Prob'ly some heavy metal accumulation, yes. But also just being so crowded together along with saturated EM radio bands...
Just speculatin'...
unconvinced
3.7 / 5 (3) Apr 20, 2014
We pay China to be our waste disposal site for things that would get our 1/2% some nasty PR to dispose of here.

So far China's so-horrid communist gov has been saving our capitalist rears - burying our toxic crud in their land since around 2000 and buying our bonds since late 2007 - to the point of permanently jailing one of their famous photographers because they caught him putting photos of the havoc created online.
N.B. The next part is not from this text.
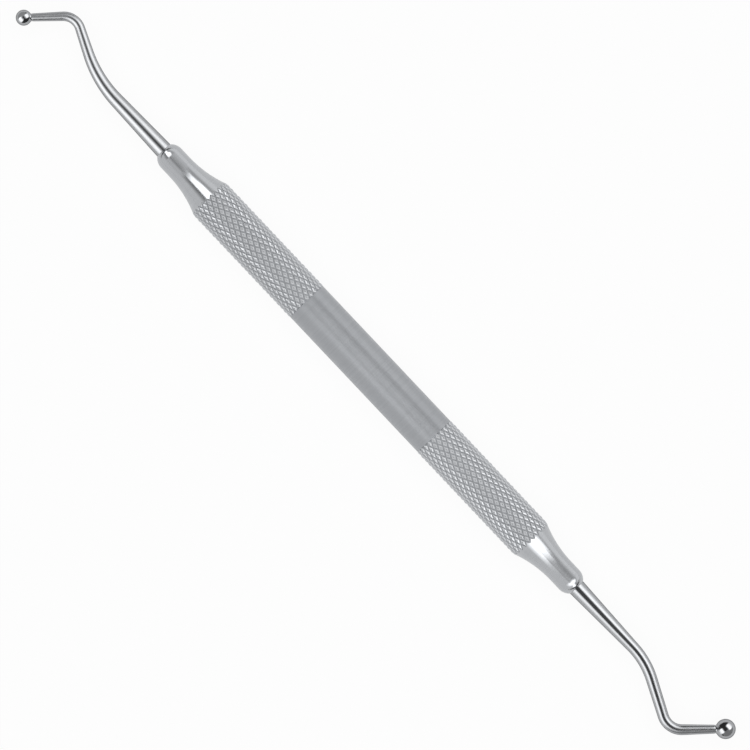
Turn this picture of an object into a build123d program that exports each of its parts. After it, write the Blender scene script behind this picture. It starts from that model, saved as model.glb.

But we're still top jock so most of Asia continues to make a lot of our drugs and food, not to mention our clothes and electronics, for yet more of our paper $. A lot of our jobs go away but our 1/2% do fine so the rest of us close our eyes and hope.

So far only Japan has lost out pretty permanently irradiating their land using those nuclear reactors we designed - though lots of that crud is coming home to us. Not to mention our radiation storage problem in New Mexico and our own over-age reactors with problems never spoken of.

Ain't capitalism great?
ryggesogn2
1 / 5 (3) Apr 21, 2014
Ain't capitalism great?

It is.
But you didn't describe capitalism. You described socialism.
unconvinced
5 / 5 (2) Apr 21, 2014
You need to learn the difference between socialism of various levels, and communism. And not call the U.S. a democracy - it is a representative republic, with political office-holders now selected by fewer of the rich than ever before.

We have some level of (now declining) socialism for things like our roads and utility systems, education, Social Security/Medicare (though we pay for those ourselves), and for a short time had a rather economic democracy. The rich now have decimated their consumer class and done away with a health system that worked for most everyone, but a short-term profit economic focus by the 1/2% will do that for you. Criminal that we come in 37th on life expectancy now, huh?